The good news: she got approved for a $9,500 loan to make up for a tenant at her property who couldn’t make rent. The bad news: An interest rate of 35.989%

It was easy to sign onto a contract that brought temporary relief. But realizing that she would end up paying more than twice what she borrowed, Moore paid the loan off early.

Payday loans, title loans and installment loans with exorbitant interest can place a financial death-grip on borrowers. That remains the case, even though the Illinois Predatory Loan Prevention Act now puts a 36% cap on the annual percentage rate of interest lenders can charge.

These exorbitant deals continue to proliferate in Black and Brown neighborhoods, as a report by the Sun-Times’ Stephanie Zimmermann makes clear.

Lawmakers ought to be brainstorming some way to help vulnerable communities access credit without resorting to high-interest loans.

Payday lenders point out that they’re serving neighborhoods and high-risk borrowers that other lenders avoid.

Yes, they’re providing a needed service. But what desperate borrower can dig themselves out of dire financial straits while borrowing money at an interest rate of 36%?

Cycle of disinvestment

The report highlights data produced by the nonprofit Woodstock Institute, which found that the top ZIP codes for payday loans were majority-Black. The ZIP codes included 60619 and 60620 on the South Side, both of which are 95.7% Black and include Chatham, Avalon Park, Auburn Gresham and Washington Heights. The 60614 ZIP code, which includes Lincoln Park and is 84% white, showed the lowest incidence of payday borrowers.

“Consumers need triple-digit interest rate loans only if they are stuck in a cycle of disinvestment. If they weren’t, they would get a more safe and affordable product,” Brent E. Adams, senior vice president of policy and communication at the Woodstock Institute, told us. “These lenders depend on the cycle of disinvestment and are irrelevant if communities prosper.”

In March, this Editorial Board supported the cap on payday loan rates, writing that Illinois should impose it out of fairness and for the sake of racial equity. Some 40% of borrowers in Illinois ultimately default on repaying payday loans. More often than not, they find themselves caught in a cycle of debt, with old loans rolling over into new ones.

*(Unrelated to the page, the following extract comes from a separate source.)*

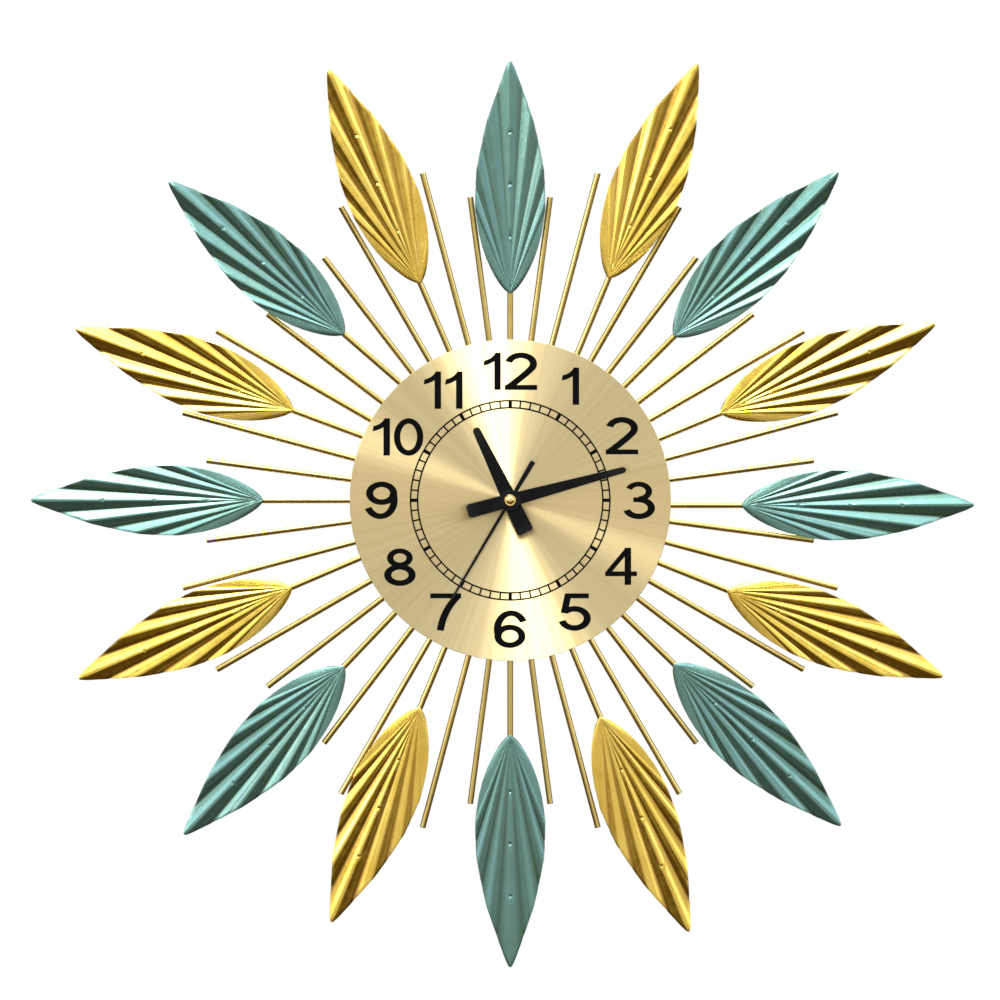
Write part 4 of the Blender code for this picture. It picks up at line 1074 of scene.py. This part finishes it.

Another step on the road might be to bring affordable banking services back to lower-income neighborhoods that have suffered from disinvestment.

Member of Congress have voiced support for a postal banking pilot program in rural and urban communities across America. The goal would be for the government to learn from the pilot and establish permanent banking services as part of the U.S. Postal Service. The nonprofit bank would offer low-cost checking and savings accounts, mobile banking and low-interest loans.

State Rep. Mary E. Flowers has pushed the Community Bank of Illinois Act for over a decade, but has faced continued opposition from bankers.

“Banks are in the business of making money, and here I am proposing lower interest rates for residents,” Flowers told us. “All I want to do is make loans to people they wouldn’t give loans to.”

We’re not sold on the idea of public banking, at the federal or state level. There are plenty of unanswered questions on how the model would work, as well as the potential cost to taxpayers.

But the idea of a system that allows low-income, unbanked borrowers to meet their basic banking needs and also have access to small, low-interest loans is worth considering.

There’s no reason to expect payday loan businesses to agree to lower the 36% cap further, if at all. Ed McFadden, a spokesman for the American Financial Services Association, points to a 2015 Federal Reserve Survey in which lenders said they can’t break even on loans under $2,532 at a 36% annual percentage rate.

Postal public banking isn’t a direct solution, but it could help strike a blow to the problem of predatory payday loans.